The definite integrals of $e^{-x} \sin^n{(x)}$ and $e^{-x} \cos^n{(x)}$ between $0$ and $\infty$

Question

For the integral $$\begin{align}S_n =\int_{0}^{\infty} e^{-x} \sin^n{(x)}dx\end{align}$$ I have found a formula for $S_n$: $$\begin{align} S_n=2^{\frac{(-1)^n-1}{2}} n!! (n-1)!! \prod_{2\le k\le n}^{{k\equiv n \mod{2}}} \frac{1}{k^2+1} \end{align}$$ By solving the following recurrence relation: $$\begin{align} S_n=\frac{n(n-1)}{n^2+1}S_{n-2} \end{align}$$ But I cannot find a similar general formula for the integral $$C_n=\int_{0}^{\infty} e^{-x} \cos^n{(x)}dx$$ Given that I have found the following recurrence relation for $C_n$: $$\begin{align} C_n = \frac{1}{n^2+1}+ \frac{n(n-1)}{n^2+1}C_{n-2}\end{align}$$ Is it possible to find a general formula for $C_n$ in a similar format to that of $S_n$?

Answer 1

I'm not sure this will help, but using the fact that $\cos^n(x) = \displaystyle \frac{(e^{ix}+e^{-ix})^n}{2^n}$, we have $$\begin{align*} \int_0^\infty e^{-x}\cos^n(x)\mathrm d x &= \frac1 {2^n}\int_0^\infty e^{-x}\sum_{k=0}^n \binom n k e^{i(2k-n)x}\mathrm d x\\ &=\frac1 {2^n}\sum_{k=0}^n \binom n k\frac{1}{1+i(n-2k)}\\&= \frac1 {2^{n+1}}\sum_{k=0}^n \binom n k\left(\frac{1}{1+i(n-2k)}+\frac{1}{1-i(n-2k)}\right)\\ &=\frac 1 {2^{n}}\sum_{k=0}^n \binom n k\frac{1}{1^2+(n-2k)^2}. \end{align*}$$

Answer 2

Please, fasten your seatbelt before reading !

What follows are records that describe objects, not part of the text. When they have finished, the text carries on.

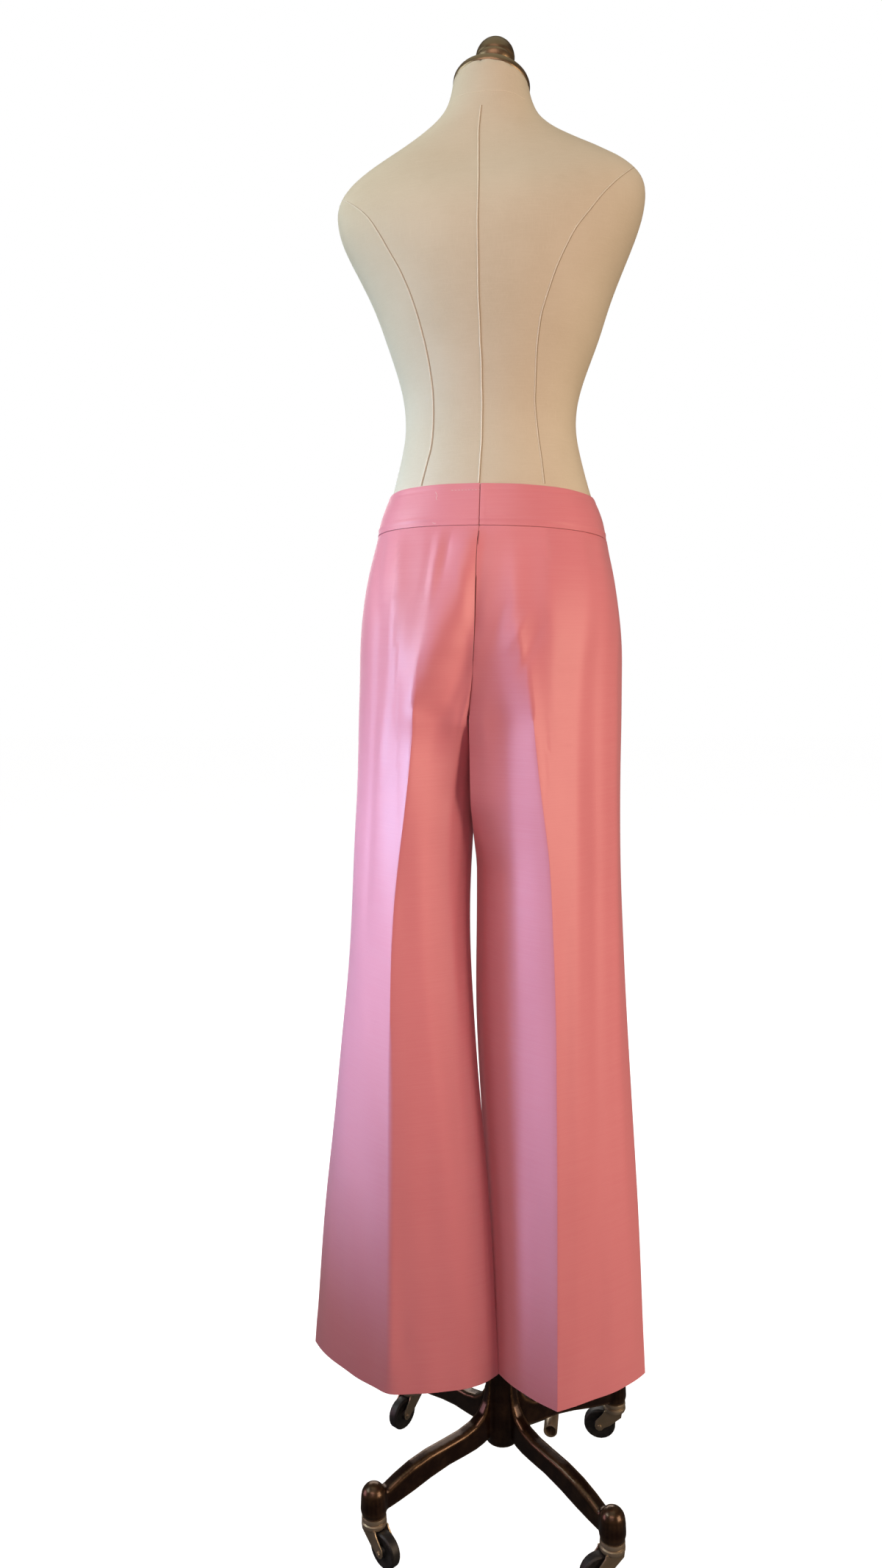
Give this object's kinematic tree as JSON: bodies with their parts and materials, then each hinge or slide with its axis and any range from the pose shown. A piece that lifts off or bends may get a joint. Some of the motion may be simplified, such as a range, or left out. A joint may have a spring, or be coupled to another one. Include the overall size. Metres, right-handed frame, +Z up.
{
  "type": "wide-leg trousers on a limbless dress form with its stand and wheeled base",
  "caption": "High-waisted wide-leg trousers with pressed creases, worn by a limbless dress form on a pole and a wheeled cast base.",
  "frame": {"origin": "middle of the bounding box on the floor; the pole stands 31 mm towards -X and 7 mm towards -Y of it", "axes": "+Z up, -Y the way the wearer faces, +X the wearer's left; the picture looks at the back, from +Y"},
  "size_m": [0.4622, 0.3302, 1.9613],
  "materials": {
    "trouser_cloth": "dusty pink satin-backed suiting, soft sheen, pressed",
    "form_linen": "natural linen stretched over a hard shell",
    "cap_bronze": "antique bronze, polished",
    "base_iron": "dark bronze enamel on cast iron",
    "pole_steel": "plated steel tube",
    "caster_brass": "antique brass",
    "wheel_rubber": "black moulded wheel"
  },
  "bodies": {
    "base": {"base_casting": "base_iron"},
    "form": {"form_torso": "form_linen", "neck_cap": "cap_bronze", "pole": "pole_steel", "back_leg_left": "trouser_cloth", "back_leg_right": "trouser_cloth", "front_leg_left": "trouser_cloth", "front_leg_right": "trouser_cloth", "waistband_back_left": "trouser_cloth", "waistband_back_right": "trouser_cloth", "waistband_front": "trouser_cloth"},
    "pedal": {"pedal": "base_iron"},
    "swivel_back_left": {"fork_back_left": "caster_brass"},
    "roller_back_left": {"wheel_back_left": "wheel_rubber"},
    "swivel_back_right": {"fork_back_right": "caster_brass"},
    "roller_back_right": {"wheel_back_right": "wheel_rubber"},
    "swivel_front_right": {"fork_front_right": "caster_brass"},
    "roller_front_right": {"wheel_front_right": "wheel_rubber"},
    "swivel_front_left": {"fork_front_left": "caster_brass"},
    "roller_front_left": {"wheel_front_left": "wheel_rubber"}
  },
  "joints": [
    {"name": "form_height", "type": "slide", "parent": "base", "child": "form", "axis": [0, 0, 1], "range_m": [-0.005, 0.1]},
    {"name": "pedal_hinge", "type": "hinge", "parent": "base", "child": "pedal", "pos_m": [-0.03715, -0.03832, 0.079], "axis": [0.6395, -0.7688, 0], "range_deg": [0, 10], "stiffness_Nm_per_rad": 3, "springref_deg": -5.73},
    {"name": "swivel_back_left", "type": "hinge", "parent": "base", "child": "swivel_back_left", "pos_m": [0.12688, 0.13249, 0.055], "axis": [0, 0, 1], "continuous": true},
    {"name": "roll_back_left", "type": "hinge", "parent": "swivel_back_left", "child": "roller_back_left", "pos_m": [0.10954, 0.14604, 0.0236], "axis": [-0.6157, -0.788, 0], "continuous": true},
    {"name": "swivel_back_right", "type": "hinge", "parent": "base", "child": "swivel_back_right", "pos_m": [-0.18918, 0.13249, 0.055], "axis": [0, 0, 1], "continuous": true},
    {"name": "roll_back_right", "type": "hinge", "parent": "swivel_back_right", "child": "roller_back_right", "pos_m": [-0.16975, 0.14282, 0.0236], "axis": [-0.4695, 0.8829, 0], "continuous": true},
    {"name": "swivel_front_right", "type": "hinge", "parent": "base", "child": "swivel_front_right", "pos_m": [-0.18918, -0.14713, 0.055], "axis": [0, 0, 1], "continuous": true},
    {"name": "roll_front_right", "type": "hinge", "parent": "swivel_front_right", "child": "roller_front_right", "pos_m": [-0.16719, -0.1479, 0.0236], "axis": [0.0349, 0.9994, 0], "continuous": true},
    {"name": "swivel_front_left", "type": "hinge", "parent": "base", "child": "swivel_front_left", "pos_m": [0.12688, -0.14713, 0.055], "axis": [0, 0, 1], "continuous": true},
    {"name": "roll_front_left", "type": "hinge", "parent": "swivel_front_left", "child": "roller_front_left", "pos_m": [0.13854, -0.12848, 0.0236], "axis": [-0.848, 0.5299, 0], "continuous": true}
  ]
}
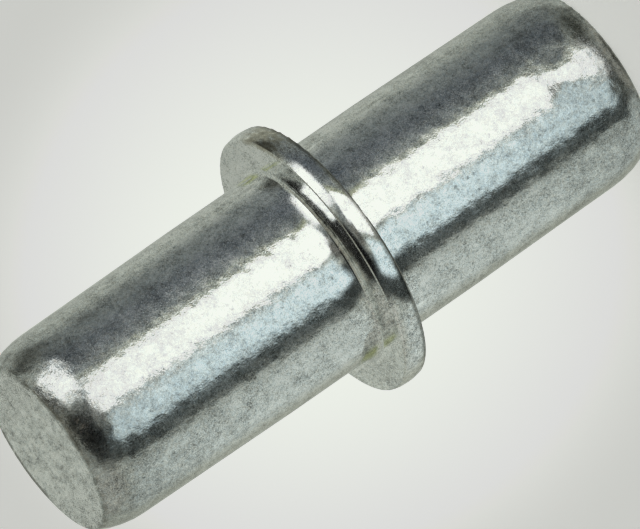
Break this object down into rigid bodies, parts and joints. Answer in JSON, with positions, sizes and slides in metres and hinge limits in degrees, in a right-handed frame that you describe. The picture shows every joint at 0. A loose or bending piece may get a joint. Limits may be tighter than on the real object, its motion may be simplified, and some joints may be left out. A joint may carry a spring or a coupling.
{
  "type": "shelf support pin",
  "caption": "Plain round metal shelf support pin with rounded ends and a collar in the middle that stops it in a drilled hole.",
  "frame": {"origin": "middle of the lower end face, on which the pin stands", "axes": "+Z along the pin, from the half that plugs into the panel to the half that carries the shelf"},
  "size_m": [0.0068, 0.0068, 0.016],
  "materials": {
    "zinc_plated_steel": "bright zinc plating with a fine grain, over cold-headed steel"
  },
  "bodies": {
    "root": {"pin": "zinc_plated_steel"}
  },
  "joints": []
}
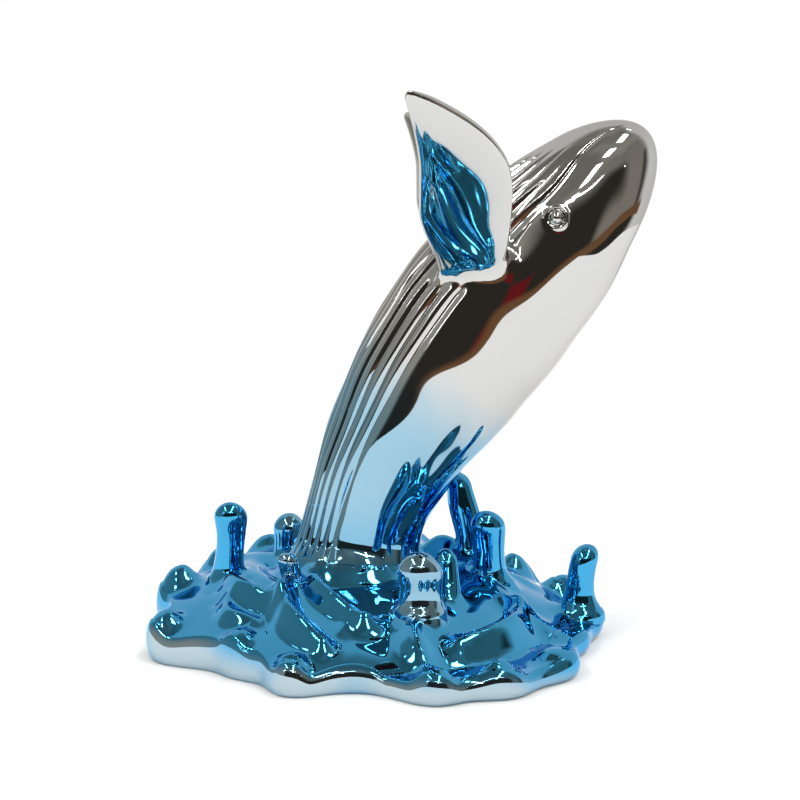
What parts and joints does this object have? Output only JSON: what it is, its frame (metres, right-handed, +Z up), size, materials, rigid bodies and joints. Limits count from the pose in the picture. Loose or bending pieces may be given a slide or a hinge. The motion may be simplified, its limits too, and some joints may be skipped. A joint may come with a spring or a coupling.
{
  "type": "whale sculpture",
  "caption": "Tabletop sculpture of a humpback whale leaping out of a splash of water, mirror plated with blue lacquer on its base.",
  "frame": {"origin": "middle of the water base on its flat underside", "axes": "+Z up, +X towards the side the whale's head leans to, +Y away from the flank seen in the picture"},
  "size_m": [0.268, 0.2676, 0.2933],
  "materials": {
    "plated_resin": "mirror-bright silver plating under clear lacquer, tinted sky blue low on the body and deep blue on the water"
  },
  "bodies": {
    "root": {"breaching_whale_on_waves": "plated_resin"}
  },
  "joints": []
}
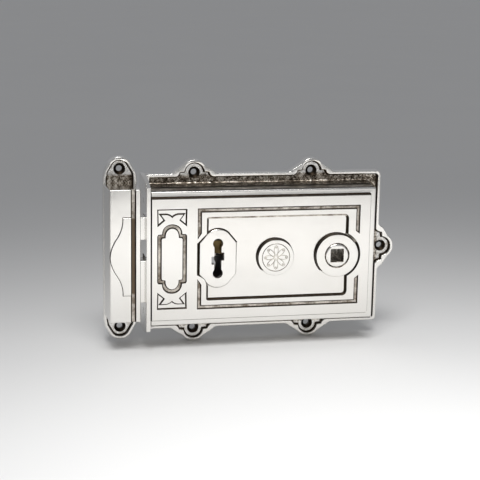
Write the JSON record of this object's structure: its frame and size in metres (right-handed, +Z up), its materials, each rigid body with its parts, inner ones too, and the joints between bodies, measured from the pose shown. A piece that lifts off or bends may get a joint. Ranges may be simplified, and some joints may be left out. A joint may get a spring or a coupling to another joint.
{
  "type": "rim night latch",
  "caption": "Cast rim lock for a door with a knob-worked spring latch, a keyed lever dead bolt and the keep both bolts enter.",
  "frame": {"origin": "middle of the lock's back, on the door's face", "axes": "+X along the door away from its edge, so the bolts point along -X; +Y into the door; +Z up"},
  "size_m": [0.1849, 0.0354, 0.1173],
  "materials": {
    "polished_nickel": "polished nickel plate on a brass casting, aged dark in the recesses",
    "plain_steel": "bright steel, lightly greased",
    "spring_steel": "tempered spring steel",
    "lever_brass": "rolled brass plate"
  },
  "bodies": {
    "lock_case": {"case": "polished_nickel", "fore_end": "polished_nickel", "fore_end_rivet_top": "polished_nickel", "fore_end_rivet_bottom": "polished_nickel", "back_plate": "plain_steel", "plate_screw_left_top": "plain_steel", "plate_screw_left_bottom": "plain_steel", "plate_screw_right_top": "plain_steel", "plate_screw_right_bottom": "plain_steel", "latch_spring_stop": "plain_steel", "latch_spring": "spring_steel", "lever_pivot": "plain_steel", "lever_collar": "plain_steel", "lever_spring_stop": "plain_steel", "bolt_guide_post": "plain_steel", "keep": "polished_nickel"},
    "follower": {"follower": "polished_nickel"},
    "latch": {"latch_bolt": "polished_nickel"},
    "dead_bolt": {"dead_bolt": "polished_nickel", "bolt_stump": "plain_steel"},
    "lever_1": {"lever_1": "lever_brass", "lever_spring_1": "spring_steel"},
    "lever_2": {"lever_2": "lever_brass", "lever_spring_2": "spring_steel"},
    "lever_3": {"lever_3": "lever_brass", "lever_spring_3": "spring_steel"}
  },
  "joints": [
    {"name": "follower_turn", "type": "hinge", "parent": "lock_case", "child": "follower", "pos_m": [0.0423, 0, 0], "axis": [0, 1, 0], "range_deg": [0, 45]},
    {"name": "latch_slide", "type": "slide", "parent": "lock_case", "child": "latch", "axis": [1, 0, 0], "range_m": [0, 0.0115], "stiffness_N_per_m": 350, "springref_m": -0.012, "deforming": ["latch_spring"]},
    {"name": "bolt_slide", "type": "slide", "parent": "lock_case", "child": "dead_bolt", "axis": [1, 0, 0], "range_m": [0, 0.0125]},
    {"name": "lever_1_lift", "type": "hinge", "parent": "lock_case", "child": "lever_1", "pos_m": [0.007, 0, 0.005], "axis": [0, 1, 0], "range_deg": [0, 6], "stiffness_Nm_per_rad": 0.06, "springref_deg": -17.19, "deforming": ["lever_spring_1"]},
    {"name": "lever_2_lift", "type": "hinge", "parent": "lock_case", "child": "lever_2", "pos_m": [0.007, 0, 0.005], "axis": [0, 1, 0], "range_deg": [0, 6], "deforming": ["lever_spring_2"]},
    {"name": "lever_3_lift", "type": "hinge", "parent": "lock_case", "child": "lever_3", "pos_m": [0.007, 0, 0.005], "axis": [0, 1, 0], "range_deg": [0, 6], "deforming": ["lever_spring_3"]}
  ],
  "couplings": [
    {"joint": "follower_turn", "follows": "latch_slide", "rad_per_m": 68.2},
    {"joint": "lever_2_lift", "follows": "lever_1_lift", "ratio": 1},
    {"joint": "lever_3_lift", "follows": "lever_1_lift", "ratio": 1}
  ]
}
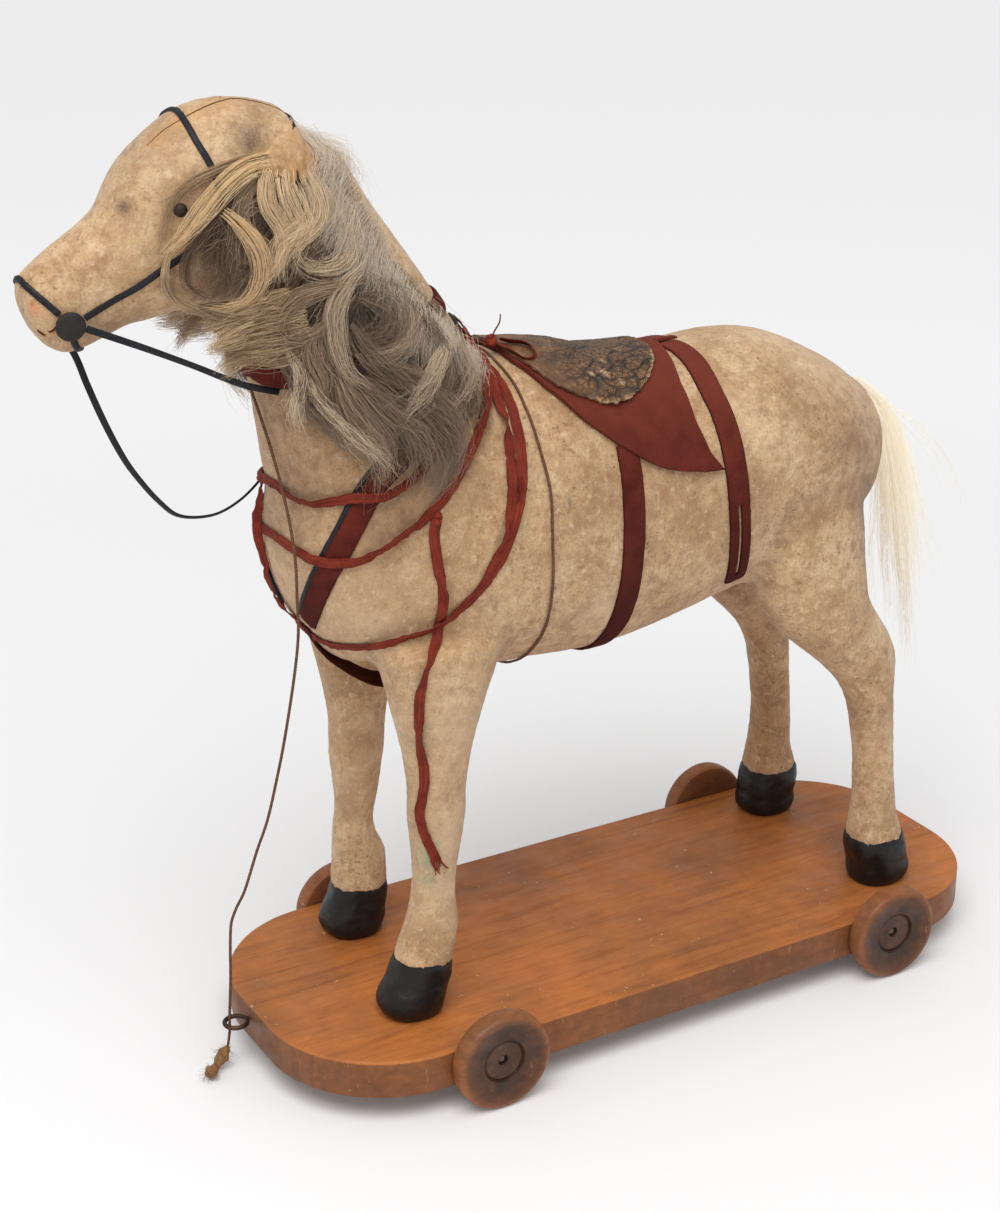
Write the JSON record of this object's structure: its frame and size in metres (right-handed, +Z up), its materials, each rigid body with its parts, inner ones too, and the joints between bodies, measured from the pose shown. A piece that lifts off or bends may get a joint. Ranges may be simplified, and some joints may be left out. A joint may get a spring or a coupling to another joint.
{
  "type": "horse pull toy",
  "caption": "Cloth-covered toy horse with felt saddle and strap bridle, pegged to a wooden board that rolls on pinned wooden wheels, with a pull cord.",
  "frame": {"origin": "middle of the toy's footprint on the floor", "axes": "the horse looks along -X, its own left side is -Y, +Z is up"},
  "size_m": [0.4728, 0.173, 0.4458],
  "materials": {
    "board_wood": "orange-brown varnish over close grain, worn at the edges",
    "wheel_wood": "turned wood, stained brown, rims worn paler",
    "pin_steel": "dull, tarnished",
    "eye_iron": "dark, lightly rusted wire",
    "dowel_wood": "plain turned wood",
    "hide": "cream napped covering, soiled, cracked and worn",
    "hoof_paint": "black gloss paint with a ragged upper edge",
    "eye_glass": "dark, worn glossy",
    "strap_black": "thin blue-black coated strap",
    "rosette_leather": "grey-brown leather disc",
    "felt_red": "dark red wool felt, matted",
    "seat_leather": "grey-brown, cracked, with a frayed cream edge",
    "ribbon_red": "faded orange-red woven ribbon",
    "cord_brown": "twisted brown twine",
    "mane_hair": "grey-blond wavy mohair",
    "tail_hair": "straight cream hair"
  },
  "bodies": {
    "horse_and_board": {"body_cord": "cord_brown", "breast_strap_left": "felt_red", "breast_strap_middle": "felt_red", "breast_strap_right": "felt_red", "browband": "strap_black", "cheek_strap_left": "strap_black", "cheek_strap_right": "strap_black", "chin_strap": "strap_black", "eye_left": "eye_glass", "eye_right": "eye_glass", "girth_strap": "felt_red", "head": "hide", "headpiece": "strap_black", "hoof_front_left": "hoof_paint", "hoof_front_right": "hoof_paint", "hoof_rear_left": "hoof_paint", "hoof_rear_right": "hoof_paint", "leg_dowel_front_left": "dowel_wood", "leg_dowel_front_right": "dowel_wood", "leg_dowel_rear_left": "dowel_wood", "leg_dowel_rear_right": "dowel_wood", "leg_front_left": "hide", "leg_front_right": "hide", "leg_rear_left": "hide", "leg_rear_right": "hide", "mane": "mane_hair", "neck": "hide", "neck_band": "felt_red", "noseband": "strap_black", "platform_board": "board_wood", "pull_cord": "cord_brown", "pull_cord_knot": "cord_brown", "rein_left": "strap_black", "rein_right": "strap_black", "ribbon_bow": "ribbon_red", "ribbon_end": "ribbon_red", "ribbon_loop_long": "ribbon_red", "ribbon_loop_middle": "ribbon_red", "ribbon_loop_short": "ribbon_red", "rosette_left": "rosette_leather", "rosette_right": "rosette_leather", "saddle_cloth": "felt_red", "screw_eye": "eye_iron", "seat_patch": "seat_leather", "stirrup_strap_left": "felt_red", "stirrup_strap_right": "felt_red", "tail": "tail_hair", "torso": "hide", "wheel_pin_front_left": "pin_steel", "wheel_pin_front_right": "pin_steel", "wheel_pin_rear_left": "pin_steel", "wheel_pin_rear_right": "pin_steel"},
    "wheel_front_left": {"wheel_front_left": "wheel_wood"},
    "wheel_front_right": {"wheel_front_right": "wheel_wood"},
    "wheel_rear_left": {"wheel_rear_left": "wheel_wood"},
    "wheel_rear_right": {"wheel_rear_right": "wheel_wood"}
  },
  "joints": [
    {"name": "wheel_front_left_spin", "type": "hinge", "parent": "horse_and_board", "child": "wheel_front_left", "pos_m": [-0.0671, -0.076, 0.0235], "axis": [0, 1, 0], "continuous": true},
    {"name": "wheel_front_right_spin", "type": "hinge", "parent": "horse_and_board", "child": "wheel_front_right", "pos_m": [-0.0671, 0.076, 0.0235], "axis": [0, 1, 0], "continuous": true},
    {"name": "wheel_rear_left_spin", "type": "hinge", "parent": "horse_and_board", "child": "wheel_rear_left", "pos_m": [0.1579, -0.076, 0.0235], "axis": [0, 1, 0], "continuous": true},
    {"name": "wheel_rear_right_spin", "type": "hinge", "parent": "horse_and_board", "child": "wheel_rear_right", "pos_m": [0.1579, 0.076, 0.0235], "axis": [0, 1, 0], "continuous": true}
  ]
}
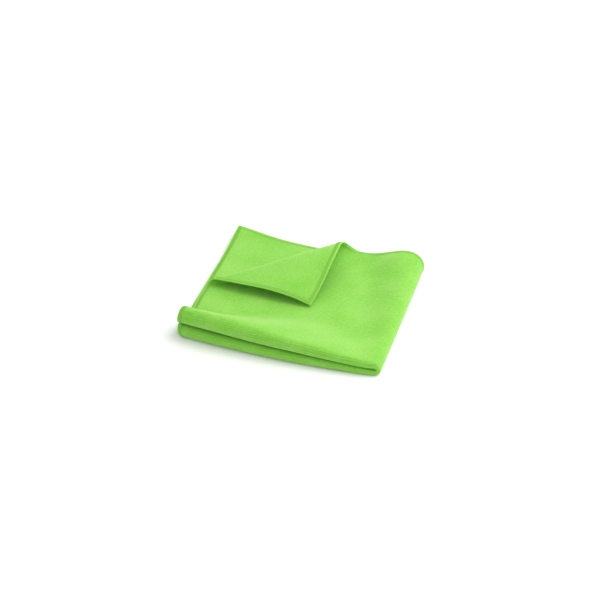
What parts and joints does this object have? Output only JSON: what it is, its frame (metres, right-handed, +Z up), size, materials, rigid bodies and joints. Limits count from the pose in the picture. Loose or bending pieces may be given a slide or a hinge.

Using a CAS and defining $$A_n=\frac{2^{n+2}}{\sqrt{\pi }\, n!}C_n$$ we have $$A_n=\frac{\sqrt{\pi } \left(2 e^{\pi } (-1)^n+1+e^{2 \pi }\right) (\coth (\pi )-1)}{\Gamma \left(\frac{n+2-i}{2} \right) \Gamma \left(\frac{n+2+i}{2} \right)}-\, _3\tilde{F}_2\left(1,\frac{n+2-i}{2} ,\frac{n+2+i}{2} ;\frac{n+3}{2},\frac{n+4}{2};1\right) $$ where appears the regularized generalized hypergeometric function.

By magic, this produces for the $C_n$'s the sequence $$\left\{\frac{1}{2},\frac{3}{5},\frac{2}{5},\frac{41}{85},\frac{9}{26},\frac{263}{62 9},\frac{101}{325},\frac{15357}{40885},\frac{7597}{26650},\frac{284603}{825877}, \frac{43116}{162565},\frac{38393473}{119752165}\right\}$$

As I wrote in a comment after @Song's answer, I have the vague feeling that this could write in terms of incomplete beta functions but I have not been able to do it.

Edit

Concerning the $S_n$, the formula is effectively simpler $$S_n=\frac{e^{\pi /2} \pi \left((-1)^n+e^{\pi }\right) (\coth (\pi )-1) \,n!}{2^{n+1}\Gamma \left(\frac{n+2-i}{2} \right) \Gamma \left(\frac{n+2+i}{2} \right)}$$ Concerning the $C_n$, starting from @Song's answer, I finally obtained the surprising $$C_n=\frac{i^{n+1-i} } {2^{n+2}}\left(B_{-1}\left(-\frac{n-i}{2},n+1\right)-(-1)^i B_{-1}\left(-\frac{n+i}{2},n+1\right)\right)$$